I’m approaching payoff on my student loans. There’s some years to go – yes, years – before that yoke is finally off my neck, but considering that I am starting to see the light at the end of this particular tunnel, I guess you can say that it’s a good sign. Think on it, though: considering that the bankruptcy law restructure of 2005 has completely eliminated student loans as dischargeable debt – therefore ensuring the only way out of them is to pay in full – even getting to where you can see and maybe do a projection to pay them off within a reasonable timeframe is already a big, huge, massive plus. As I discovered the hard way, student loans can, and do, cripple your financial state until they’re dealt with.
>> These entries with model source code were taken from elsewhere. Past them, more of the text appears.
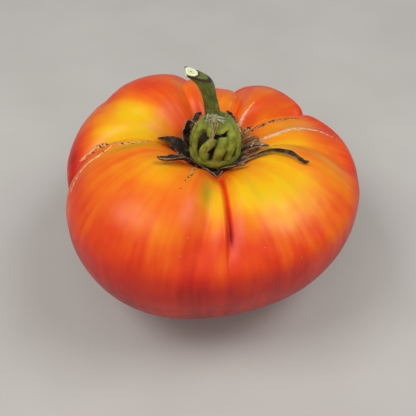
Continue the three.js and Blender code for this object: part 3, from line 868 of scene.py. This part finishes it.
# %% Hang the strand
STRAND = [
    [
        (0.6, -3.3, 74.2), (1.2, -4.6, 72.0), (0.6, -6.4, 70.2), (0.1, -8.0, 68.0), (-0.9, -8.9, 65.8),
        (-1.3, -9.3, 64.2),
    ],
    [(1.4, -3.4, 73.8), (1.9, -5.0, 71.8), (1.1, -6.9, 69.8), (0.0, -8.2, 67.4), (-1.0, -9.0, 65.4)],
    [
        (0.1, -3.2, 73.6), (-0.2, -4.6, 72.0), (0.3, -6.6, 70.0), (-0.6, -8.3, 67.4), (-1.1, -9.2, 65.0),
        (-1.9, -9.8, 62.6),
    ],
]
THREAD_HALF = (0.17, 0.08)  # at its root and at its tip
THREAD_WAVER = 0.14


def join_as(name, pieces):
    only(pieces[0])
    for piece in pieces:
        piece.select_set(True)
    bpy.ops.object.join()
    joined = take_new(name)
    smooth_shading(joined)
    return joined


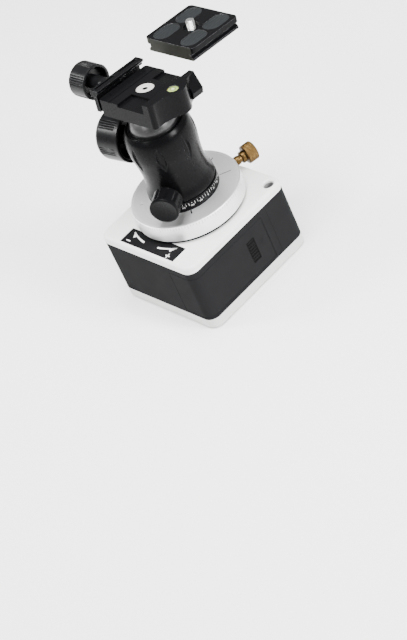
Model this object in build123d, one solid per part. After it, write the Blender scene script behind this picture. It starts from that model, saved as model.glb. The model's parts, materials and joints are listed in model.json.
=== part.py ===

Want a house? Need a car? NOPE, Sallie Mae and Dept. of Education come first.
I’ve written on this before, and possibly will write on this again, but now’s not the time.
And the thing is, this is actually the exact reason I’m thinking on the future. I see the end of the student loan yoke. And I wonder what it frees me up to do next. It makes me feel like there is, indeed, a future of things to do, people to see, goals to achieve, things that I actually will be able to accomplish. I have friends far and wide all over the world that I want to visit. There are places that I’ve yet to go to, photos I’ve yet to take, exotic foods I’ve yet to taste. For the first time since I graduated college, I’m actually starting to believe what everyone and their cousin told me when I was younger: you can do anything you want if you have the ability and the capacity to do so.
I have the capacity. Always had. You guys know my gumption. But seeing as money is a great determinant of things, and seeing as I, well, to be very frank, have none of it on account of the student loan yoke, that’s what ability boils down to. And right now, though I’m still honestly living like I did when I first graduated college, I’m starting to see that I may well have the ability to do what I want in a few years.
I want to fly and visit Sweden in a few years. Just because.
See the Northern Lights in Norway or Iceland.
Take the Celebrity Cruises trans-Pacific voyage, which isn’t a music cruise at all, which is 1. prohibitively expensive and 2. involves entirely too long on the water for my liking, but I want to take it… because it departs from Sydney, Australia and wraps up in Hawaii. I have friends in both ports, so I may see Hannah again – in her hometown, this time! – and get a lei while I get my sea legs back.
Go to Scotland and do a distillery tour… maybe for my fortieth birthday, I’ll do exactly that. :)
See Machu Picchu and Easter Island for myself.
Yes, yes, I know, it’s dreaming out loud for now. All of those trips are staggering in cost, and considering that I have spent my entire life calculating the cost and value of everything down to the last and final penny, I am torn between having these experiences – which, to me, are magic waiting to happen – and holding on to my cash The trips I take already are budgeted and counter-budgeted around a lot of things. You may call it being fiscally responsible. I call it a bad habit.
My ex-coworker once asked me, “How do you live life on a spreadsheet?”
You’d be amazed how easy it is to micromanage money if money is the only thing you can control.
So I’m revising the bucket list of places to visit, but on top of it, I also need to add this: alter your priorities, so that these dreams and these sights can become real. Because let’s face it: until now, even though I have been working on achieving my life goals best I could, my primary focus was surviving.
And it’s not a bad thing, you know? I did learn how to survive, and thrive while at it.
But apart from surviving, I want to take a shot at, well… living.